- GOAL:
Give the entries again exactly, every one of them.

··· RECORDS ···

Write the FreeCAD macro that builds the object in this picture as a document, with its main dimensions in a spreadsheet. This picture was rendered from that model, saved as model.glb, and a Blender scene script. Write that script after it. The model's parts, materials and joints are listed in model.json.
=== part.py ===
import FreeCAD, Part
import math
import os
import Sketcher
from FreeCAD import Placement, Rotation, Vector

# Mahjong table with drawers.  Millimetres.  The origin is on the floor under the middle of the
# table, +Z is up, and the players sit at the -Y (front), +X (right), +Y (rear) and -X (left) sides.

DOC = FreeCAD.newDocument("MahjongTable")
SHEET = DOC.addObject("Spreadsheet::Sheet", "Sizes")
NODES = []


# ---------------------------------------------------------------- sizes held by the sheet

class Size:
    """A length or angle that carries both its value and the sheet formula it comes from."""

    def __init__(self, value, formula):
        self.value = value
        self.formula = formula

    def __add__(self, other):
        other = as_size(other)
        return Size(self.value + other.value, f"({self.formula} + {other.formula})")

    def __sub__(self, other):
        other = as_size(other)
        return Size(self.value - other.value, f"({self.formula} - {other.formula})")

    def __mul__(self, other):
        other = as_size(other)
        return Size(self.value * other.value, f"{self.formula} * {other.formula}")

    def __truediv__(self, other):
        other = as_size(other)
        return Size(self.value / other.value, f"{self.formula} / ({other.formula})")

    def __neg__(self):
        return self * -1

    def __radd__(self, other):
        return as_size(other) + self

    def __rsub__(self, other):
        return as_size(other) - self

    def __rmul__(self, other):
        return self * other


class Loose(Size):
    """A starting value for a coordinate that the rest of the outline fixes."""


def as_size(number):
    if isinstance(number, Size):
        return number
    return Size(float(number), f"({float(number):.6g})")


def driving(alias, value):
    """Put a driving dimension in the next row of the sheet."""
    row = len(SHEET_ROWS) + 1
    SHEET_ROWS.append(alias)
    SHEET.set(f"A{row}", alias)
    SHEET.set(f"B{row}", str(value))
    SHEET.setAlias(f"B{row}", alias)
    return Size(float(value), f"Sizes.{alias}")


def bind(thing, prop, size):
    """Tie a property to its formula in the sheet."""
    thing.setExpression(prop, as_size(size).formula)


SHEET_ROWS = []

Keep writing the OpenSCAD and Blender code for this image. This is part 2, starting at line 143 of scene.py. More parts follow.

···

- OUTPUT BELOW:
Write the FreeCAD macro that builds the object in this picture as a document, with its main dimensions in a spreadsheet. This picture was rendered from that model, saved as model.glb, and a Blender scene script. Write that script after it. The model's parts, materials and joints are listed in model.json.
=== part.py ===
import FreeCAD, Part
import math
import os
import Sketcher
from FreeCAD import Placement, Rotation, Vector

# Mahjong table with drawers.  Millimetres.  The origin is on the floor under the middle of the
# table, +Z is up, and the players sit at the -Y (front), +X (right), +Y (rear) and -X (left) sides.

DOC = FreeCAD.newDocument("MahjongTable")
SHEET = DOC.addObject("Spreadsheet::Sheet", "Sizes")
NODES = []


# ---------------------------------------------------------------- sizes held by the sheet

class Size:
    """A length or angle that carries both its value and the sheet formula it comes from."""

    def __init__(self, value, formula):
        self.value = value
        self.formula = formula

    def __add__(self, other):
        other = as_size(other)
        return Size(self.value + other.value, f"({self.formula} + {other.formula})")

    def __sub__(self, other):
        other = as_size(other)
        return Size(self.value - other.value, f"({self.formula} - {other.formula})")

    def __mul__(self, other):
        other = as_size(other)
        return Size(self.value * other.value, f"{self.formula} * {other.formula}")

    def __truediv__(self, other):
        other = as_size(other)
        return Size(self.value / other.value, f"{self.formula} / ({other.formula})")

    def __neg__(self):
        return self * -1

    def __radd__(self, other):
        return as_size(other) + self

    def __rsub__(self, other):
        return as_size(other) - self

    def __rmul__(self, other):
        return self * other


class Loose(Size):
    """A starting value for a coordinate that the rest of the outline fixes."""


def as_size(number):
    if isinstance(number, Size):
        return number
    return Size(float(number), f"({float(number):.6g})")


def driving(alias, value):
    """Put a driving dimension in the next row of the sheet."""
    row = len(SHEET_ROWS) + 1
    SHEET_ROWS.append(alias)
    SHEET.set(f"A{row}", alias)
    SHEET.set(f"B{row}", str(value))
    SHEET.setAlias(f"B{row}", alias)
    return Size(float(value), f"Sizes.{alias}")


def bind(thing, prop, size):
    """Tie a property to its formula in the sheet."""
    thing.setExpression(prop, as_size(size).formula)


SHEET_ROWS = []

Keep writing the OpenSCAD and Blender code for this image. This is part 2, starting at line 143 of scene.py. More parts follow.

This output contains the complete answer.